# start of DATA LINES

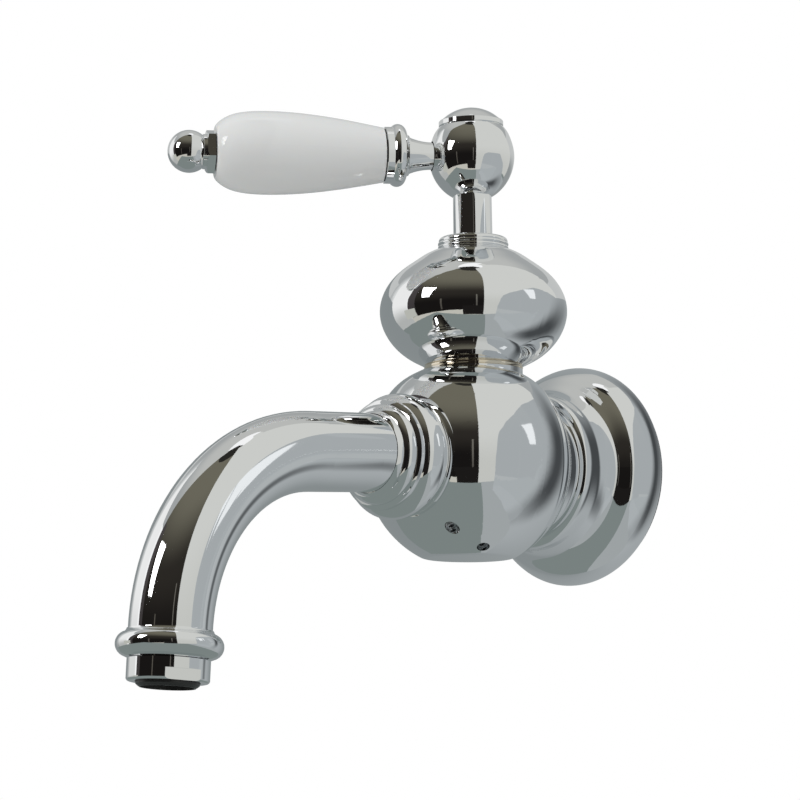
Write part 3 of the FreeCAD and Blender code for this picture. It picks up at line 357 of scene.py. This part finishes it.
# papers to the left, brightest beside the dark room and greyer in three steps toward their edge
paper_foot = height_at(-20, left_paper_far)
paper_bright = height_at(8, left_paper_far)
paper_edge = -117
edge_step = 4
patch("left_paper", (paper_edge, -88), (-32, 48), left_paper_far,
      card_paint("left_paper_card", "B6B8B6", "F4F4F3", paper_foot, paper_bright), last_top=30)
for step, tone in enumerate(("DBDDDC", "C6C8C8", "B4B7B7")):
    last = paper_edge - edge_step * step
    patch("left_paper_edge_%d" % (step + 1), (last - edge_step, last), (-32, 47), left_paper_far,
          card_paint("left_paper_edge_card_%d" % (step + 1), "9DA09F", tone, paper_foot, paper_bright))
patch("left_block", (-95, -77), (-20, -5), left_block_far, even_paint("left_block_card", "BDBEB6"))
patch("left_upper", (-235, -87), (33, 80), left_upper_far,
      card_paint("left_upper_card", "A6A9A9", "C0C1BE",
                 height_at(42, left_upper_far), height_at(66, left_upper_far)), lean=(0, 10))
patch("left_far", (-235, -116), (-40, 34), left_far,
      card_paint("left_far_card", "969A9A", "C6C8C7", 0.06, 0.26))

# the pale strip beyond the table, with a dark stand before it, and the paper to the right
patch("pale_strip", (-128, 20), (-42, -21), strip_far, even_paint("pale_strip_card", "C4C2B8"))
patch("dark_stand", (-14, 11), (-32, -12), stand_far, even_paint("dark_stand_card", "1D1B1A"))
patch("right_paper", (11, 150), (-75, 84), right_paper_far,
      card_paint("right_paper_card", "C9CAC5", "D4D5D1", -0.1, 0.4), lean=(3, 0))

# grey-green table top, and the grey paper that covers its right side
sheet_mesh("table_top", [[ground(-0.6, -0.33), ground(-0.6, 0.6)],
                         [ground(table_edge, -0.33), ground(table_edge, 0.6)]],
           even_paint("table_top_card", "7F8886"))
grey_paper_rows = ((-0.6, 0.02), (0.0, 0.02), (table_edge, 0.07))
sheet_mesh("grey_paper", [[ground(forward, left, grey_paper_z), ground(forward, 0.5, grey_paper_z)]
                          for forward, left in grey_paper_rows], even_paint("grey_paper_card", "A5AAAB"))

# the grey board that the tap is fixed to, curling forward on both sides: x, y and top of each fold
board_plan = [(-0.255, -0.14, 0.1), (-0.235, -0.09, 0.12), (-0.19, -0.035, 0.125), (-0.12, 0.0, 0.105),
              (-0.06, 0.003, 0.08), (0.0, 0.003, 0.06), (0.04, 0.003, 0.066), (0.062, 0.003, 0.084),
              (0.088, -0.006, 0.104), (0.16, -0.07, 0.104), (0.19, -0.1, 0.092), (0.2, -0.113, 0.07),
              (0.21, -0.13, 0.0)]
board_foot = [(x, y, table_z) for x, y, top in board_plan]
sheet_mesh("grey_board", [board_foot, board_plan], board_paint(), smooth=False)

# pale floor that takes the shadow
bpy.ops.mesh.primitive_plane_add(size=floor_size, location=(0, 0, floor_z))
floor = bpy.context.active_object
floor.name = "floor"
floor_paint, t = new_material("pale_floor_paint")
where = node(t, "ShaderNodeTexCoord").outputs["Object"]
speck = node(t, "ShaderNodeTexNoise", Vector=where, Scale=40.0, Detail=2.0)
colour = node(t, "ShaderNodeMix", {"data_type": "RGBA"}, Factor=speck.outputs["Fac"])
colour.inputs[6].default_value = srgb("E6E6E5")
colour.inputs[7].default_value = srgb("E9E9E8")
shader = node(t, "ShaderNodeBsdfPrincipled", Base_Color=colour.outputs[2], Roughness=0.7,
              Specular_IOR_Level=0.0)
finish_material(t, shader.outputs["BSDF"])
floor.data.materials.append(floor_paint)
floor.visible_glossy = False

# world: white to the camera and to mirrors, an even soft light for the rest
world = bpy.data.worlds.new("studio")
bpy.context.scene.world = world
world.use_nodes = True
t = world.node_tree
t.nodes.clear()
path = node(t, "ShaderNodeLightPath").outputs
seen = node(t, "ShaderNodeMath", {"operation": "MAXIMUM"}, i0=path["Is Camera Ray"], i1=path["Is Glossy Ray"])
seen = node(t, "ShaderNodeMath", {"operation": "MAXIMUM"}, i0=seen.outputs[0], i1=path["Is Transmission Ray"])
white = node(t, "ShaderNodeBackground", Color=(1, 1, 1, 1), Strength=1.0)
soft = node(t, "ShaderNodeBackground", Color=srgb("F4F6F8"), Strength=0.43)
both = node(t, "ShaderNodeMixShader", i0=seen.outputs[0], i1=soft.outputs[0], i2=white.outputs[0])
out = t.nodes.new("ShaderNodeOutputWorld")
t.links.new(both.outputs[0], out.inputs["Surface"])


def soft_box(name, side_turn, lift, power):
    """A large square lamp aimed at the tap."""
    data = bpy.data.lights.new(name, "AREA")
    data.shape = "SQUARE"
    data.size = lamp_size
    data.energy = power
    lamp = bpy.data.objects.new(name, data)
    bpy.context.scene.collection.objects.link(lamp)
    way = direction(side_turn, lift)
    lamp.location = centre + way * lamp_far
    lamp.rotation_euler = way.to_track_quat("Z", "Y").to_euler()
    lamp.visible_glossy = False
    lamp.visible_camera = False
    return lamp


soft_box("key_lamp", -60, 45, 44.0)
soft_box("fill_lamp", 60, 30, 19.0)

# end of DATA LINES

### REQUIRED WORK
Repeat the material above in full, keeping every word.

### EXERCISE RESULT
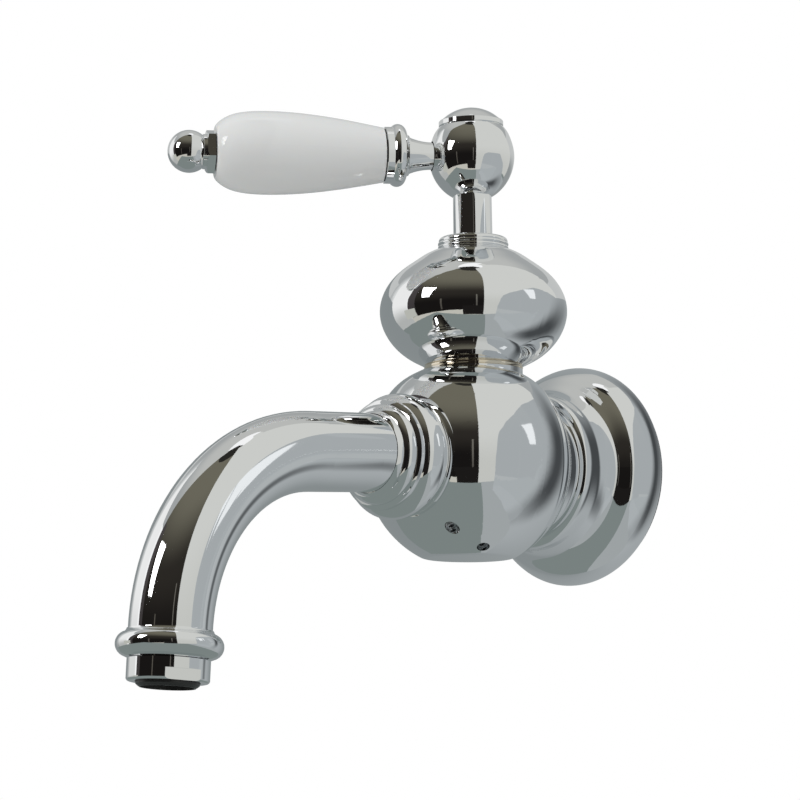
Write part 3 of the FreeCAD and Blender code for this picture. It picks up at line 357 of scene.py. This part finishes it.
# papers to the left, brightest beside the dark room and greyer in three steps toward their edge
paper_foot = height_at(-20, left_paper_far)
paper_bright = height_at(8, left_paper_far)
paper_edge = -117
edge_step = 4
patch("left_paper", (paper_edge, -88), (-32, 48), left_paper_far,
      card_paint("left_paper_card", "B6B8B6", "F4F4F3", paper_foot, paper_bright), last_top=30)
for step, tone in enumerate(("DBDDDC", "C6C8C8", "B4B7B7")):
    last = paper_edge - edge_step * step
    patch("left_paper_edge_%d" % (step + 1), (last - edge_step, last), (-32, 47), left_paper_far,
          card_paint("left_paper_edge_card_%d" % (step + 1), "9DA09F", tone, paper_foot, paper_bright))
patch("left_block", (-95, -77), (-20, -5), left_block_far, even_paint("left_block_card", "BDBEB6"))
patch("left_upper", (-235, -87), (33, 80), left_upper_far,
      card_paint("left_upper_card", "A6A9A9", "C0C1BE",
                 height_at(42, left_upper_far), height_at(66, left_upper_far)), lean=(0, 10))
patch("left_far", (-235, -116), (-40, 34), left_far,
      card_paint("left_far_card", "969A9A", "C6C8C7", 0.06, 0.26))

# the pale strip beyond the table, with a dark stand before it, and the paper to the right
patch("pale_strip", (-128, 20), (-42, -21), strip_far, even_paint("pale_strip_card", "C4C2B8"))
patch("dark_stand", (-14, 11), (-32, -12), stand_far, even_paint("dark_stand_card", "1D1B1A"))
patch("right_paper", (11, 150), (-75, 84), right_paper_far,
      card_paint("right_paper_card", "C9CAC5", "D4D5D1", -0.1, 0.4), lean=(3, 0))

# grey-green table top, and the grey paper that covers its right side
sheet_mesh("table_top", [[ground(-0.6, -0.33), ground(-0.6, 0.6)],
                         [ground(table_edge, -0.33), ground(table_edge, 0.6)]],
           even_paint("table_top_card", "7F8886"))
grey_paper_rows = ((-0.6, 0.02), (0.0, 0.02), (table_edge, 0.07))
sheet_mesh("grey_paper", [[ground(forward, left, grey_paper_z), ground(forward, 0.5, grey_paper_z)]
                          for forward, left in grey_paper_rows], even_paint("grey_paper_card", "A5AAAB"))

# the grey board that the tap is fixed to, curling forward on both sides: x, y and top of each fold
board_plan = [(-0.255, -0.14, 0.1), (-0.235, -0.09, 0.12), (-0.19, -0.035, 0.125), (-0.12, 0.0, 0.105),
              (-0.06, 0.003, 0.08), (0.0, 0.003, 0.06), (0.04, 0.003, 0.066), (0.062, 0.003, 0.084),
              (0.088, -0.006, 0.104), (0.16, -0.07, 0.104), (0.19, -0.1, 0.092), (0.2, -0.113, 0.07),
              (0.21, -0.13, 0.0)]
board_foot = [(x, y, table_z) for x, y, top in board_plan]
sheet_mesh("grey_board", [board_foot, board_plan], board_paint(), smooth=False)

# pale floor that takes the shadow
bpy.ops.mesh.primitive_plane_add(size=floor_size, location=(0, 0, floor_z))
floor = bpy.context.active_object
floor.name = "floor"
floor_paint, t = new_material("pale_floor_paint")
where = node(t, "ShaderNodeTexCoord").outputs["Object"]
speck = node(t, "ShaderNodeTexNoise", Vector=where, Scale=40.0, Detail=2.0)
colour = node(t, "ShaderNodeMix", {"data_type": "RGBA"}, Factor=speck.outputs["Fac"])
colour.inputs[6].default_value = srgb("E6E6E5")
colour.inputs[7].default_value = srgb("E9E9E8")
shader = node(t, "ShaderNodeBsdfPrincipled", Base_Color=colour.outputs[2], Roughness=0.7,
              Specular_IOR_Level=0.0)
finish_material(t, shader.outputs["BSDF"])
floor.data.materials.append(floor_paint)
floor.visible_glossy = False

# world: white to the camera and to mirrors, an even soft light for the rest
world = bpy.data.worlds.new("studio")
bpy.context.scene.world = world
world.use_nodes = True
t = world.node_tree
t.nodes.clear()
path = node(t, "ShaderNodeLightPath").outputs
seen = node(t, "ShaderNodeMath", {"operation": "MAXIMUM"}, i0=path["Is Camera Ray"], i1=path["Is Glossy Ray"])
seen = node(t, "ShaderNodeMath", {"operation": "MAXIMUM"}, i0=seen.outputs[0], i1=path["Is Transmission Ray"])
white = node(t, "ShaderNodeBackground", Color=(1, 1, 1, 1), Strength=1.0)
soft = node(t, "ShaderNodeBackground", Color=srgb("F4F6F8"), Strength=0.43)
both = node(t, "ShaderNodeMixShader", i0=seen.outputs[0], i1=soft.outputs[0], i2=white.outputs[0])
out = t.nodes.new("ShaderNodeOutputWorld")
t.links.new(both.outputs[0], out.inputs["Surface"])


def soft_box(name, side_turn, lift, power):
    """A large square lamp aimed at the tap."""
    data = bpy.data.lights.new(name, "AREA")
    data.shape = "SQUARE"
    data.size = lamp_size
    data.energy = power
    lamp = bpy.data.objects.new(name, data)
    bpy.context.scene.collection.objects.link(lamp)
    way = direction(side_turn, lift)
    lamp.location = centre + way * lamp_far
    lamp.rotation_euler = way.to_track_quat("Z", "Y").to_euler()
    lamp.visible_glossy = False
    lamp.visible_camera = False
    return lamp


soft_box("key_lamp", -60, 45, 44.0)
soft_box("fill_lamp", 60, 30, 19.0)